Hopkins v. Hammond

Hopkins v. Hammond, 143 U.S. 224 (1892), was a leading case in the Supreme Court. In that case two partners owned real estate in common, some of which was used in the partnership business. One died making the other by his will a trustee for the testator's children, with power of sale of all the real estate, and directing that the business be continued. After carrying on the business for some time the trustee sold the real estate by auction, and bought portions of it in through a third person, and accounted for half of the net proceeds. The transaction was open and known to all the cestuis que trustent, and was objected to by none of them. It was held that there was nothing in this to indicate fraud; that the purchase was not absolutely void but voidable, and might be confirmed by the parties interested, either directly or by long acquiescence, or by the absence of an election to avoid the conveyance within a reasonable time after the facts came to their knowledge. There was a delay of nearly twenty years in that case.

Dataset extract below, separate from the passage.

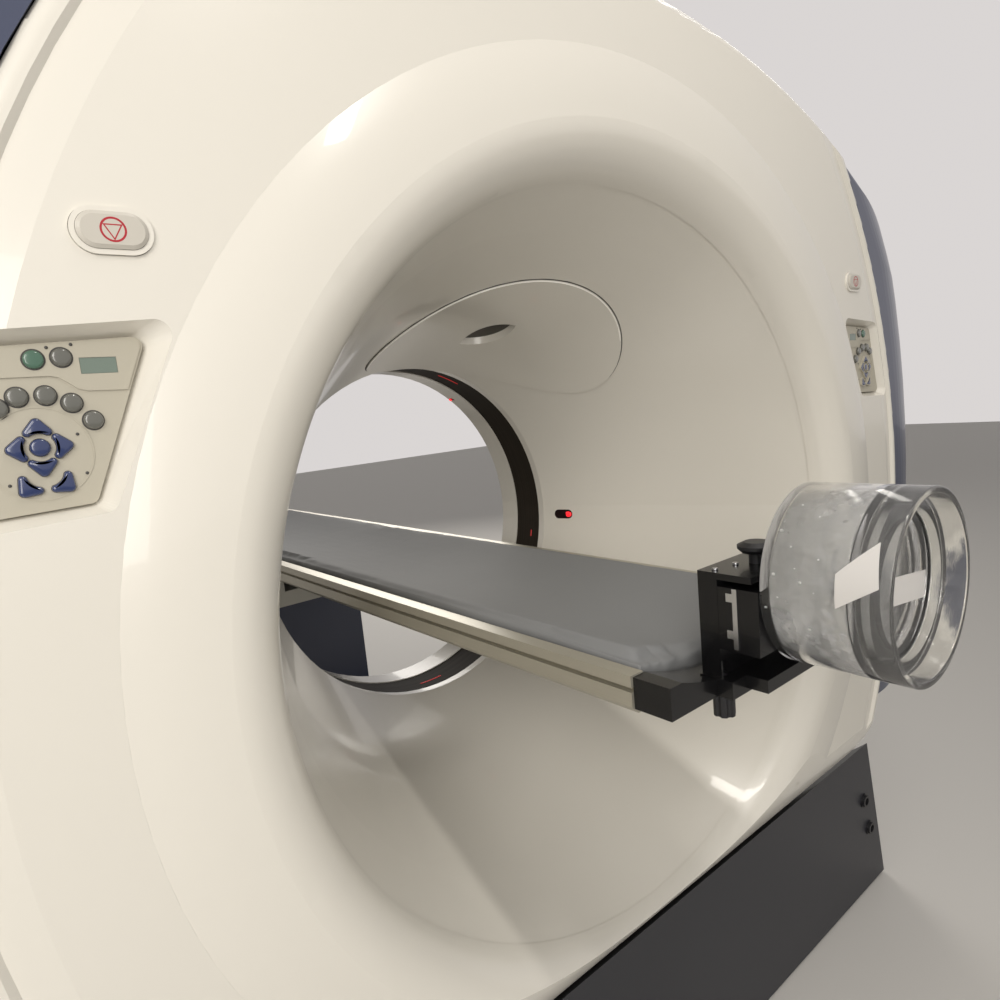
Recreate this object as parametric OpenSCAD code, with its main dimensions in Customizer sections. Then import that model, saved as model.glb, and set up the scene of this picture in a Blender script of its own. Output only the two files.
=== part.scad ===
// Computed tomography scanner: tilting gantry on a floor stand, and a couch that reaches through the bore.
// X is across the gantry, Y runs along the bore towards the couch, Z is up.
// The origin is on the floor, straight under the centre of the scan plane.

/* [Bore and scan window] */
// Height of the bore axis above the floor
axis_h = 1020; // [990:5:1050]
// Radius of the bore
bore_r = 350; // [345:1:355]
// Width of the dark scan window ring
window_w = 84; // [70:1:90]
// Thickness of the scan window ring
window_t = 5; // [4:0.5:6]
// How far the scan window lies below the bore surface
window_set = 2; // [1:0.5:2.5]

/* [Covers] */
// Distance of the front face from the scan plane
face_y = 682; // [670:1:690]
// Radius of the front flare where its lip begins
flare_r = 550; // [540:1:555]
// Distance from the scan plane at which the lip begins
flare_y = 646; // [640:1:650]
// Distance from the scan plane at which the front flare begins
flare_start = 60; // [55:1:70]
// How far the lip stands out from the front face
lip_rise = 10; // [6:1:12]
// Radius at which the lip meets the flat face
lip_land_r = 700; // [695:1:705]
// Distance of the rear face from the scan plane
rear_y = 340; // [335:1:350]
// Radius of the rear flare at the rear face
rear_flare_r = 590; // [580:1:595]
// Distance from the scan plane at which the rear flare begins
rear_flare_start = 99; // [95:1:105]
// Rounding of the rear flare's lip
rear_lip_r = 24; // [18:1:30]
// Half the width of the front face at its widest
face_half_w = 843; // [840:1:850]
// Radius of the face's side border
border_r = 1080; // [1060:5:1100]
// Height above the bore axis at which the face is widest
border_z = 15; // [5:1:25]
// Height of the crown above the bore axis
crown_h = 800; // [795:1:830]
// Radius of the crown's arc
crown_r = 1477; // [1450:1:1500]
// Radius swept by the underside about the tilt axis
sweep_r = 866; // [860:1:868]
// Blend between the front face and the underside
chin_r = 250; // [200:5:260]
// Wall of the moulded covers
shell_t = 8; // [6:0.5:9]
// Place of the joint between front and rear cover
split_y = -130; // [-140:1:-120]
// Rounding of the covers' outer edges
edge_r = 14; // [10:1:18]

/* [Side covers] */
// How far the side covers stand out beyond the face's border
pod_out = 240; // [230:1:245]
// Rounding of the side covers' front and rear shoulders
pod_round = 230; // [215:1:235]
// Radius of the side covers' vertical arc
pod_r = 1500; // [1450:10:1550]
// Radius about the bore at which the side covers' top corner starts
pod_corner_r = 920; // [915:1:925]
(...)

In delivering the opinion the Chief Justice said: "Each case must necessarily be governed by its own circumstances, since, though the lapse of a few years may be sufficient to defeat the action in one case, a longer period may be held requisite in another, dependent upon the situation of the parties, the extent of their knowledge or means of information, great changes in values, the want of probable grounds for the imputation of intentional fraud, the destruction of specific testimony, the absence of any reasonable impediment or hindrance to the assertion of the alleged rights, and the like."